25 de marzo de 2009

Insomnio



No es una novedad, pero hoy tampoco puedo dormir.

En mi cabeza suena, una y otra vez, aquella canción que hablaba de contemplar las luces de un semáforo. De observar cómo se pone rojo, amarillo, verde, y otra vez rojo; y saber que lo único que tienes que hacer es pisar el acelerador cuando las reglas que definen esas luces te lo permitan. Y ser, aún así, incapaz de hacerlo. Quedarse congelado. Esperando, en el fondo, que el acelerador se accione solo. Y fallando en el intento.

It's not - Aimee Mann

22 de marzo de 2009

Potomac



No recuerdo haber vivido un domingo como este desde que llegué. Y lo cierto es que no sé explicar bien qué lo ha hecho diferente. Quizá el sol, la mejor hamburguesa de la ciudad, la buena compañía, el encanto de Georgetown. Quizá que, por primera vez, me he sentado a la orilla del Potomac, sin nada más que hacer que contemplarlo. Potomac. El nombre es contundente, rotundo. El río, ancho, caudaloso. Ya que parezco destinada a no encontrarme nunca con el mar, agradezco vivir por fin en una ciudad con un río decente. Un río que pueden recorrer familias de patos y gansos, que pueden sobrevolar gaviotas, junto al que corren los perros, al que se caen las pelotas de los niños. Ante el que uno de esos dos que llevan toda la tarde con la sonrisa tonta y las manos sudorosas ha planeado dar el primer beso; y está decidido a hacer que parezca casual, que no se note que ha elegido justo ese lugar, frente al puente tras el que empieza a ponerse el sol. Y, por si no me estuviera poniendo lo suficientemente cursi, empiezan a florecer los cerezos. Y pienso en la primavera que nunca pasé en Japón. Y me doy cuenta de que, en Estados Unidos, no será la misma. Tendrá, como todo aquí, ese regusto a imitación, a copia ampliada de un detalle. Pero una copia de las que dan ganas de buscar, de salir a la calle, de trazar un camino invisible junto a un caudal inmenso.
De las que cambian los domingos.

Meet me by the water - Rachael Yamagata

2 de marzo de 2009

Nieve



Dos días antes de emprender mi aventura yankee, me robaron el iPod entre el jaleo de las rebajas de Madrid. Era increíble que nunca antes me hubiera pasado algo así, tras 23 años con el bolso semiabierto y los bolsillos descuidados. Consecuencia: ni una canción en mis oídos durante el largo transatlanticism. Indescriptiblemente duro. El régimen acústico duró todavía un mes más, el que tardé en encontrar el tiempo para comprar uno nuevo. Sobreviví a base de ruidos de la calle, de oh my gods exclamados entre Blackberrys, de megafonía del metro. Y mis oídos, acostumbrados a la forma del casco e indignados por semejante dieta, salivaban pensando en un rectángulo plano que almacenase horas y horas de música.
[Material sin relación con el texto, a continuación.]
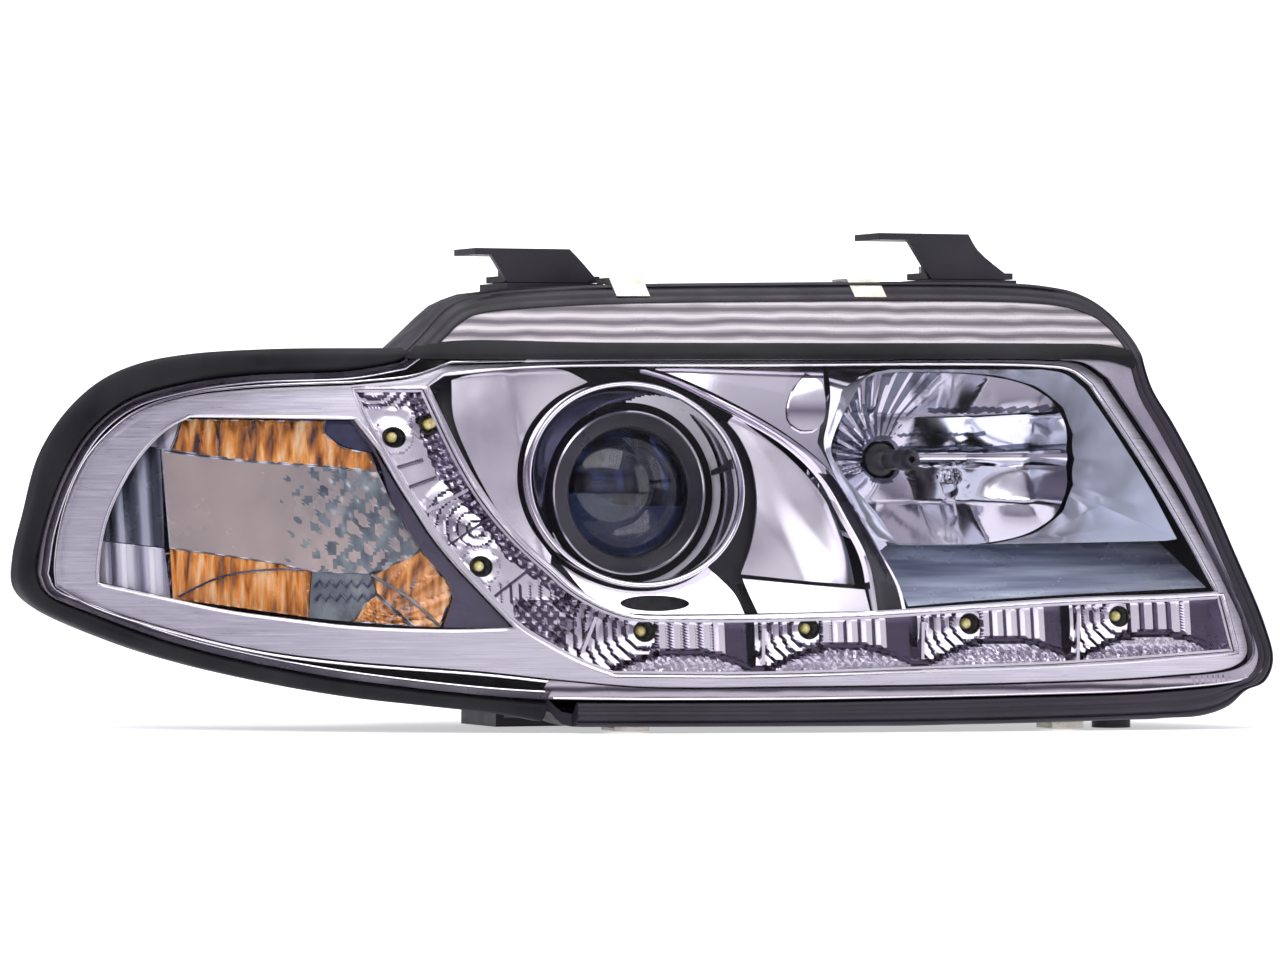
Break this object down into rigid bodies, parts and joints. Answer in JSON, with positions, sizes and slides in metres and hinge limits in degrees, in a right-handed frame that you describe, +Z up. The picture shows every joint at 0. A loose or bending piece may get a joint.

Por fin, el régimen acaba y, dispuesta a restablecer mi rutina sonora, pulso play segundos antes de abrir la puerta de casa. El piano toca los primeros acordes de The Scientist, al tiempo que aparecen ante mis ojos docenas de minúsculos copos de nieve. Nunca había visto copos tan pequeños. No creo que, si alargara la mano, sintiera siquiera su tacto al caer. La nieve cae al compás de las notas, y me hace sonreír. Siempre lo ha hecho. I have to find you, tell you I need you. Las aceras blancas que, en un barrio de casas unifamiliares, nadie se ha molestado en despejar, me recuerdan la nevada con la que me despedí de Madrid. Tan diferente el entorno y, sin embargo, tan parecido. Tan poco tiempo y, sin embargo, tan lento. Nobody said it was easy.

Y hoy, un mes después, vuelve a nevar. Copos más grandes, esta vez, más decididos; y un manto más grueso. Mis botas se hunden en varios centímetros de nieve virgen, desplegada sobre un asfalto irregular que me hace tropezar. Hoy es la guitarra la que mueve los copos, y una suave voz masculina la que susurra. Don't let yourself grow cold.